As marketers, we’re ensuring that the perception, and therefore the online reputation, of a brand and its products is as positive as possible. Is your brand doing its best on all fronts to influence as many consumers as possible to purchase a product?
I stumbled across a TED talk by John Wooden, a famous U.S. basketball coach who is regarded by many as the best coach of all time. His talk was full of some great and often moving poems and lessons you know it takes a lifetime to learn.
One of the pearls of wisdom Wooden shared made me press pause and reach for the keyboard. It was:
“Your reputation is what you’re perceived to be. Your character is what you really are.”

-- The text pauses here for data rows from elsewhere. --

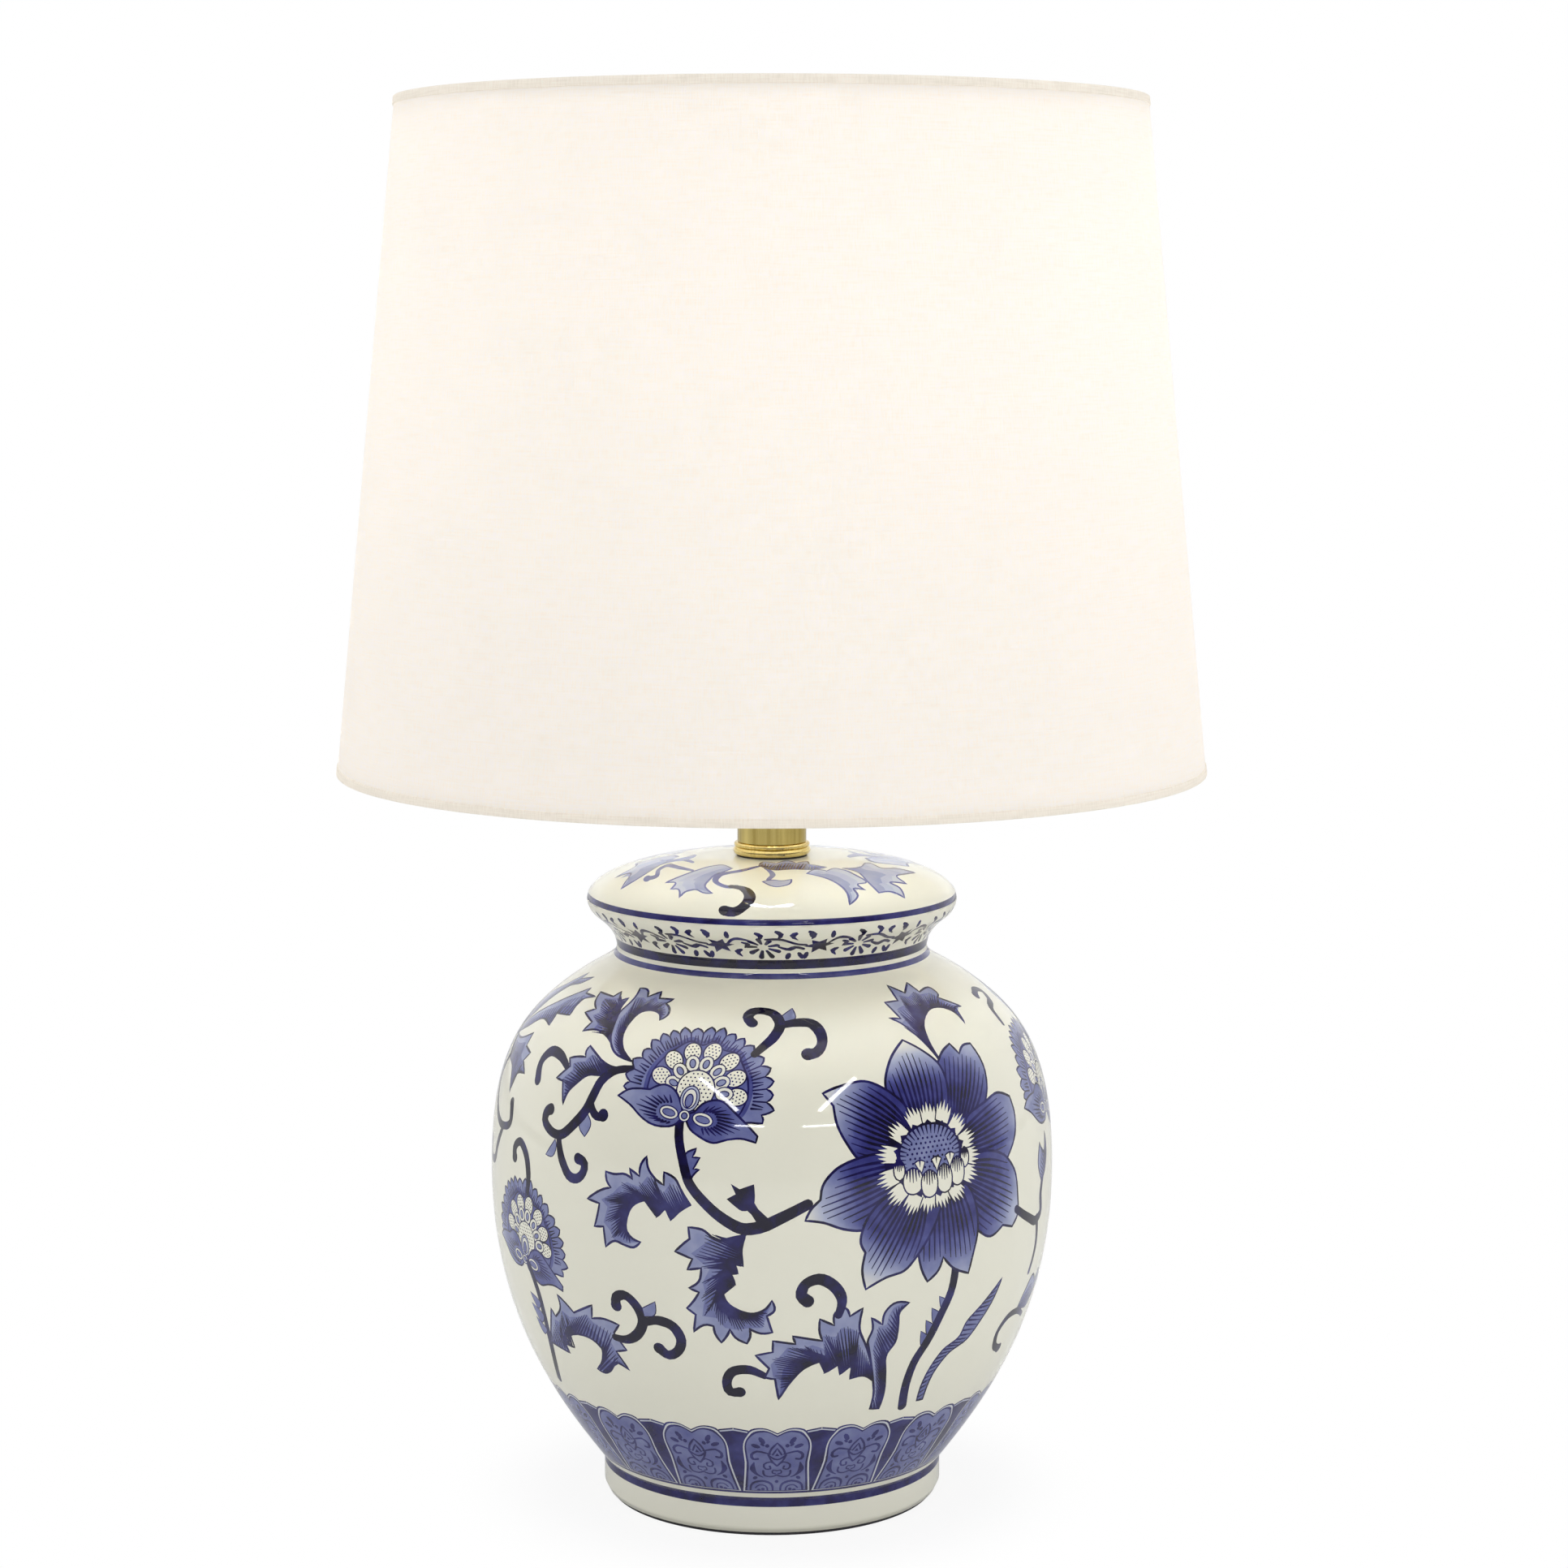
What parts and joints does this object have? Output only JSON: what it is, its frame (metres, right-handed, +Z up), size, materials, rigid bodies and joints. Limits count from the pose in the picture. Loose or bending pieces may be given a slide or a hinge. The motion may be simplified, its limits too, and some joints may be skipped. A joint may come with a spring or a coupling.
{
  "type": "ginger jar table lamp",
  "caption": "Table lamp: covered blue-and-white porcelain ginger jar, brass neck, turn-knob socket, harp and tapered drum shade held by a finial.",
  "frame": {"origin": "middle of the foot, on the surface that the lamp stands on", "axes": "+Z up along the lamp's axis; -Y is the front; +X is to the right seen from the front"},
  "size_m": [0.3556, 0.3556, 0.5743],
  "materials": {
    "porcelain": "clear glaze over blue painting on off-white porcelain",
    "felt": "dark olive felt",
    "bushing_plastic": "moulded",
    "washer_rubber": "matt",
    "zinc_steel": "zinc plated",
    "polished_brass": "polished and lacquered",
    "shade_linen": "slubbed off-white linen",
    "hem_tape": "rolled linen hem",
    "shade_styrene": "white translucent sheet",
    "white_wire": "white powder coat",
    "insulating_paper": "waxed fibre paper",
    "black_phenolic": "moulded",
    "screw_shell_aluminium": "rolled sheet",
    "contact_brass": "sprung sheet",
    "frosted_glass": "frosted inside",
    "black_glass": "black vitrified insulator",
    "solder": "tinned"
  },
  "bodies": {
    "base": {"foot_pad": "felt", "jar_body": "porcelain", "jar_lid": "porcelain", "cord_bushing": "bushing_plastic", "threaded_tube": "zinc_steel", "rubber_washer": "washer_rubber", "plate_washer": "zinc_steel", "lock_washer": "zinc_steel", "clamp_nut": "zinc_steel", "lid_washer": "felt", "neck_ring": "polished_brass", "neck_tube": "polished_brass", "neck_cap": "polished_brass", "harp_saddle": "polished_brass", "socket_cap": "polished_brass", "socket_set_screw": "zinc_steel", "socket_shell": "polished_brass", "socket_paper_sleeve": "insulating_paper", "socket_block": "black_phenolic", "socket_terminal_screws": "zinc_steel", "socket_screw_shell": "screw_shell_aluminium", "socket_contact": "contact_brass"},
    "switch": {"switch_shaft": "zinc_steel", "switch_knob": "black_phenolic"},
    "bulb": {"bulb_glass": "frosted_glass", "bulb_cap": "screw_shell_aluminium", "bulb_insulator": "black_glass", "bulb_tip": "solder"},
    "harp": {"harp_hoop": "polished_brass", "harp_stud": "polished_brass"},
    "sleeve_left": {"harp_sleeve_left": "polished_brass"},
    "sleeve_right": {"harp_sleeve_right": "polished_brass"},
    "shade": {"shade_spider": "white_wire", "shade_bottom_wire": "white_wire", "shade_liner": "shade_styrene", "shade_cloth": "shade_linen", "shade_bottom_hem": "hem_tape", "shade_top_hem": "hem_tape"},
    "finial": {"finial": "polished_brass"}
  },
  "joints": [
    {"name": "switch_turn", "type": "hinge", "parent": "base", "child": "switch", "pos_m": [0, -0.02, 0.3963], "axis": [0, -1, 0], "continuous": true},
    {"name": "bulb_lift", "type": "slide", "parent": "base", "child": "bulb", "axis": [0, 0, 1], "range_m": [0, 0.022]},
    {"name": "harp_lift", "type": "slide", "parent": "base", "child": "harp", "axis": [0, 0, 1], "range_m": [0, 0.015]},
    {"name": "sleeve_left_slide", "type": "slide", "parent": "harp", "child": "sleeve_left", "axis": [0, 0, 1], "range_m": [0, 0.015]},
    {"name": "sleeve_right_slide", "type": "slide", "parent": "harp", "child": "sleeve_right", "axis": [0, 0, 1], "range_m": [0, 0.015]},
    {"name": "shade_swivel", "type": "hinge", "parent": "harp", "child": "shade", "pos_m": [0, 0, 0.5471], "axis": [0, 0, 1], "continuous": true},
    {"name": "finial_lift", "type": "slide", "parent": "harp", "child": "finial", "axis": [0, 0, 1], "range_m": [0, 0.012]}
  ]
}
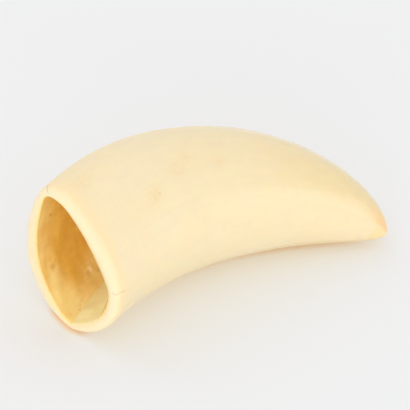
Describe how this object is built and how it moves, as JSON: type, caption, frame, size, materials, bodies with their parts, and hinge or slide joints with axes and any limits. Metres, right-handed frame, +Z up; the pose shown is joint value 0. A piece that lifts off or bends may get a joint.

My team at Linkdex are doing work with brands around the globe to measure how their online reputation is playing out inside the Google search ecosystem. Our objective is to help brands benchmark and improve product sales through the positive enhancement of brand and product reputation amongst the search engine rankings.
How we’ve approached these challenges is for another day. The interesting thing for me, in Wooden speak, is in the fact that what we’re trying to do is optimize the perception of a brand and its products. Ensuring that the perception, and therefore the reputation is as positive as possible, in order to influence as many consumers as possible to purchase a product. Real leading edge momentology.
What we don’t have control of is the ‘character’ of the product or service itself.
- Is it actually any good?
- Is it best in class?
- Is the company and its customer service amazing?
- Is there real brand and product affinity?
It’s in the product that the primary battleground of digital marketing is being fought. Then there’s marketing. The second wave.
- Can you build the awareness, create a need now, or leave sufficient cognitive footprint to be recalled in that moment of need?
- Can you come off best when consumers are searching for information to inform key purchase decisions? Do your features compare favourably? Is the price right?
- Is your reputational footprint bad, neutral, positive?
- Can you make it easy for them to buy from you and close the deal?
If they do what many consumers do and go last minute deal shopping, where will they end up? Do you still make the sale? Understanding the answers to these questions is possible. Very possible – it just requires brands to want to know and try. To try their best on all fronts.
When was the last time you tried searching for your own products through a typical purchase journey like a consumer would? How does your online reputation represent your character at all the different moments a consumer might meet your brand?It is a great place to share another Wooden pearl. He said:
“I coined my own definition of success, which is: peace of mind attained only through self-satisfaction in knowing you made the effort to do the best of which you’re capable. I believe that’s true. If you make the effort to do the best of which you’re capable, to try and improve the situation that exists for you, I think that’s success.”
What’s your definition of success when it comes to managing your brand and products inside Google?